• **The input**:

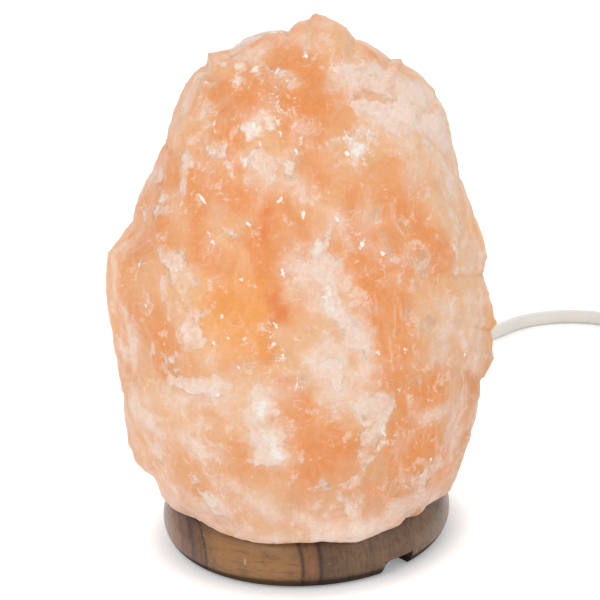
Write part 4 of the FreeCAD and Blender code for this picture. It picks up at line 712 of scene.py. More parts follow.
def hewn(points, normals, share, count, depth, chance):
    """Small flat faces struck off the outside, none of it deeper than depth."""
    candidates = np.flatnonzero(share > 0.99)
    whole = points
    for _ in range(count):
        index = candidates[chance.randrange(len(candidates))]
        tilt = np.array([chance.uniform(-1, 1) for _ in range(3)]) * CUT_TILT
        way = normals[index] + tilt
        way /= np.linalg.norm(way)
        middle = points[index] - normals[index] * depth * chance.uniform(0.35, 1.0)
        offset = points - middle
        above = np.clip(offset @ way, 0.0, 1.3 * depth)
        near = 1.0 - eased(np.linalg.norm(offset, axis=1), 0.6 * CUT_SPREAD, CUT_SPREAD)
        points = points - way * (above * near * share * 0.92)[:, None]
    cut = np.linalg.norm(points - whole, axis=1)
    return whole + (points - whole) * np.minimum(1.0, depth / np.maximum(cut, 1e-9))[:, None]


def roughened(points, normals, share):
    """Broken salt: swells, ledges and grain."""
    lift = np.empty(len(points))
    for i, point in enumerate(points):
        p = Vector(point)
        swell = noise.noise(p * 38.0)
        ledge = noise.ridged_multi_fractal(p * 70.0, 0.9, 2.1, 3, 0.8, 1.6) - 1.0
        grain = noise.noise(p * 260.0)
        lift[i] = 0.0009 * swell - 0.0005 * ledge + 0.00022 * grain + 0.0003
    return points + normals * (lift * share)[:, None]


def around(across, level):
    """Direction, in degrees, and distance from the middle of the outline."""
    across = across - OUTLINE_CENTRE[0]
    level = level - OUTLINE_CENTRE[1]
    return np.degrees(np.arctan2(level, across)) % 360.0, np.hypot(across, level)


def seen_from(points, eye):
    """Each point's place on the upright plane through the axis, as the camera sees it, and its distance."""
    reach = (points[:, 1] - eye[1]) / -eye[1]
    return eye + (points - eye) / reach[:, None], reach


def drawn_to_outline(points, share, eye):
    """The outside, pulled to the outline in the photograph, outwards from the middle of it."""
    across, level = np.array([*LEFT_OUTLINE, *RIGHT_OUTLINE]).T * MM
    outline_angle, outline_radius = around(across, level)
    slot_angle = (np.arange(OUTLINE_SLOTS) + 0.5) * 360.0 / OUTLINE_SLOTS
    for _ in range(3):
        seen, reach = seen_from(points, eye)
        angle, radius = around(seen[:, 0], seen[:, 2])
        slots = (angle * OUTLINE_SLOTS / 360.0).astype(int) % OUTLINE_SLOTS
        outer = share > 0.3
        have = np.full(OUTLINE_SLOTS, 0.01)
        np.maximum.at(have, slots[outer], radius[outer])
        have = np.interp(angle, slot_angle, have, period=360.0)
        want = np.interp(angle, outline_angle, outline_radius, period=360.0)
        edge = eased(radius / have, 0.55, 0.97)
        below = eased(angle, 230.0, 240.0) * (1.0 - eased(angle, 300.0, 310.0))
        stretch = radius * (np.clip(want / have, 0.85, 1.15) - 1.0) * edge * (1.0 - below) * share * reach
        points = points.copy()
        points[:, 0] += stretch * np.cos(np.radians(angle))
        points[:, 2] += stretch * np.sin(np.radians(angle))
    return points


def drawn_to_lower_edge(points, share):
    """The crystal's lower edge, as far out as the photograph shows it."""
    angle, want = np.array(LOWER_EDGE).T
    azimuth = np.degrees(np.arctan2(points[:, 1], points[:, 0])) % 360.0
    radius = np.hypot(points[:, 0], points[:, 1])
    low = points[:, 2] < BASE_TOP + 0.002
    slots = (azimuth * EDGE_SLOTS / 360.0).astype(int)
    have = np.full(EDGE_SLOTS, 1e-4)
    np.maximum.at(have, slots[low], radius[low])
    ratio = np.interp(azimuth, angle, want) * MM / have[slots]
    facing = eased(azimuth, 190.0, 200.0) * (1.0 - eased(azimuth, 338.0, 348.0))
    near = 1.0 - eased(points[:, 2], BASE_TOP + 0.002, BASE_TOP + 0.014)
    factor = 1.0 + (np.clip(ratio, 0.85, 1.15) - 1.0) * facing * near * (share > 0)
    points = points.copy()
    points[:, :2] *= factor[:, None]
    return points


def bent(points):
    """The points pushed about, so that what is measured from them gets a wandering edge."""
    noise.seed_set(FACE_SEED)       # noise vectors would differ from run to run without it
    moved = np.empty_like(points)
    for i, point in enumerate(points):
        p = Vector(point)
        moved[i] = p + noise.noise_vector(p * 55.0) * 0.0045 + noise.noise_vector(p * 150.0) * 0.0022
    return moved


def mark_field(points, strokes):
    """How far inside the nearest stroke each point is, in millimetres, below zero outside."""
    field = np.full(len(points), -MARK_REACH)
    for start, end, width in strokes:
        line = end - start
        along = np.clip(((points - start) @ line) / max(line @ line, 1e-12), 0.0, 1.0)
        gap = np.linalg.norm(points - start - along[:, None] * line, axis=1)
        field = np.maximum(field, (width - gap) / MM)
    return field


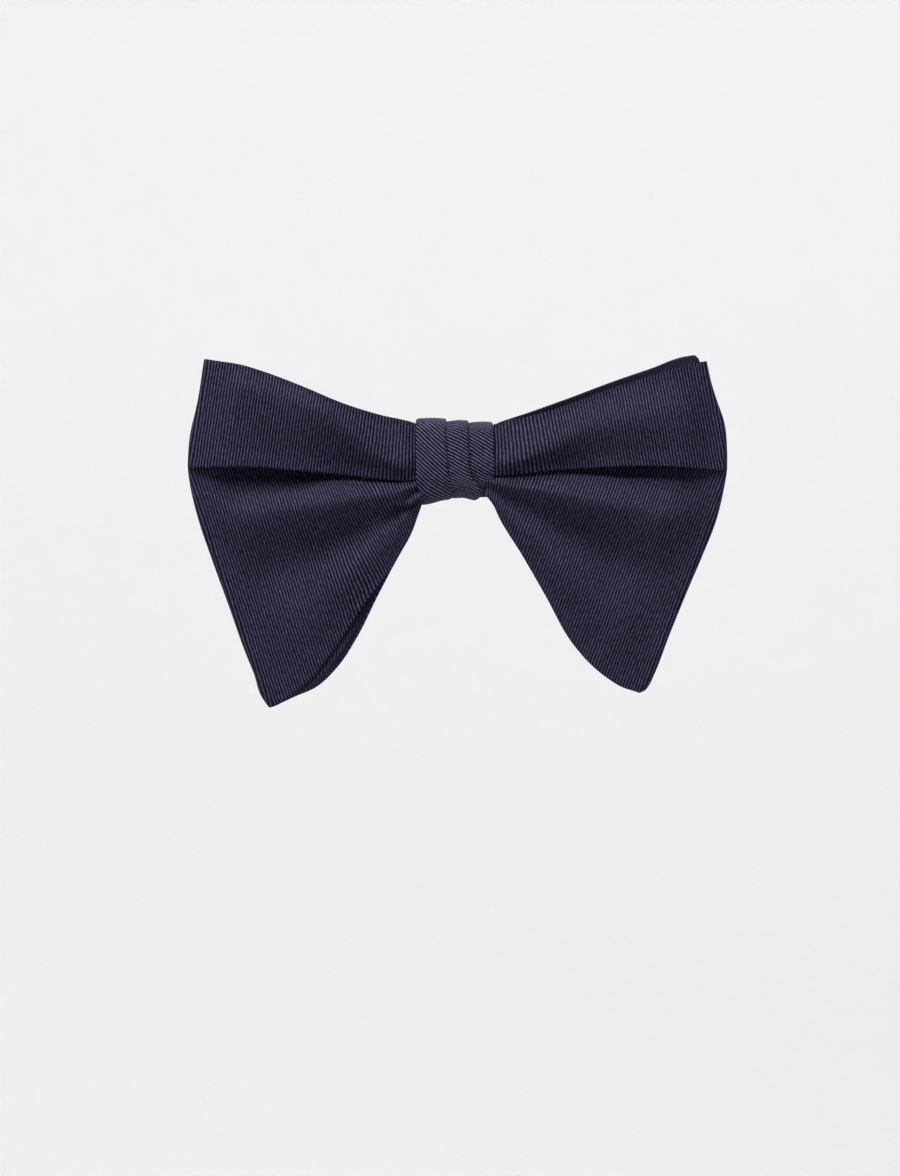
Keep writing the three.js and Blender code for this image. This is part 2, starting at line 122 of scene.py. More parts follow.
def linear(hex_colour):
    """A colour written as sRGB hex, as the linear values that a shader reads."""
    value = hex_colour.lstrip("#")
    srgb = [int(value[i : i + 2], 16) / 255 for i in (0, 2, 4)]
    return [c / 12.92 if c <= 0.04045 else ((c + 0.055) / 1.055) ** 2.4 for c in srgb] + [1.0]


def fill(tree, node, inputs):
    """Sets a node's inputs. Where the value is a node, its first output in use is linked."""
    for key, value in inputs.items():
        if isinstance(value, bpy.types.Node):
            value = next(output for output in value.outputs if output.enabled)
        if isinstance(value, bpy.types.NodeSocket):
            tree.links.new(value, node.inputs[key])
        else:
            node.inputs[key].default_value = value


def add_node(tree, kind, inputs=None, **settings):
    """Adds a shader node, with its settings, and fills or links its inputs."""
    made = tree.nodes.new("ShaderNode" + kind)
    for name, value in settings.items():
        setattr(made, name, value)
    fill(tree, made, inputs or {})
    return made


def new_material(name):
    """An empty material, with its tree and its shader."""
    made = bpy.data.materials.new(name)
    made.use_nodes = True
    return made, made.node_tree, made.node_tree.nodes["Principled BSDF"]


def mesh_piece(name, shape, material):
    """Turns a bmesh or a mesh into a smooth object whose place is in its mesh."""
    mesh = shape
    if isinstance(shape, bmesh.types.BMesh):
        mesh = bpy.data.meshes.new(name)
        shape.to_mesh(mesh)
        shape.free()
    mesh.name = name
    mesh.materials.clear()
    mesh.materials.append(material)
    for face in mesh.polygons:
        face.use_smooth = True
    return new_object(name, mesh)


flat = WALL_AWAY - BEND_RADIUS
profile = [(HOLE, 0.0), (flat / 2, 0.0)]
for i in range(BEND_STEPS + 1):
    turn = math.radians(90) * i / BEND_STEPS
    profile.append((flat + BEND_RADIUS * math.sin(turn), BEND_RADIUS * (1 - math.cos(turn))))
profile.append((WALL_AWAY, BEND_RADIUS + WALL_TOP))
bm = bmesh.new()
line = [bm.verts.new((radius, 0, floor + height)) for radius, height in profile]
edges = [bm.edges.new(pair) for pair in zip(line, line[1:])]
bmesh.ops.spin(bm, geom=line + edges, axis=(0, 0, 1), cent=(0, 0, 0), steps=96,
               angle=math.radians(360))
bmesh.ops.remove_doubles(bm, verts=bm.verts, dist=1e-4)
bmesh.ops.recalc_face_normals(bm, faces=bm.faces)
bmesh.ops.reverse_faces(bm, faces=bm.faces)
material, tree, shader = new_material("pale studio paper")
noise = add_node(tree, "TexNoise", {"Scale": 3.0, "Detail": 2.0})
ramp = add_node(tree, "ValToRGB", {"Fac": noise})
ramp.color_ramp.elements[0].color = linear("#e9e9ea")
ramp.color_ramp.elements[1].color = linear("#efefef")
fill(tree, shader, {"Base Color": ramp, "Roughness": 0.9})
mesh_piece("studio_paper", bm, material)
print("floor at", round(floor, 3))

# %% [markdown]
# The light is soft: a wide panel high in front and to the left does most of the work, so the
# tops of the folds catch it and the hollow under each upper lobe stays dark. The second panel
# fills from the right, the third lifts the edges in views from the back, and the last lights
# the wall.

# %% Lights
def add_panel(name, place, target, size, watts):
    light = bpy.data.lights.new(name, "AREA")
    light.shape, light.size, light.energy = "DISK", size, watts
    panel = new_object(name, light)
    panel.location = place
    panel.rotation_euler = (Vector(target) - Vector(place)).to_track_quat("-Z", "Y").to_euler()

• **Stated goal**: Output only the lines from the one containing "Keep writing the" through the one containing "return [c /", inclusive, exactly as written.

• **Worked solution**:
Keep writing the three.js and Blender code for this image. This is part 2, starting at line 122 of scene.py. More parts follow.
def linear(hex_colour):
    """A colour written as sRGB hex, as the linear values that a shader reads."""
    value = hex_colour.lstrip("#")
    srgb = [int(value[i : i + 2], 16) / 255 for i in (0, 2, 4)]
    return [c / 12.92 if c <= 0.04045 else ((c + 0.055) / 1.055) ** 2.4 for c in srgb] + [1.0]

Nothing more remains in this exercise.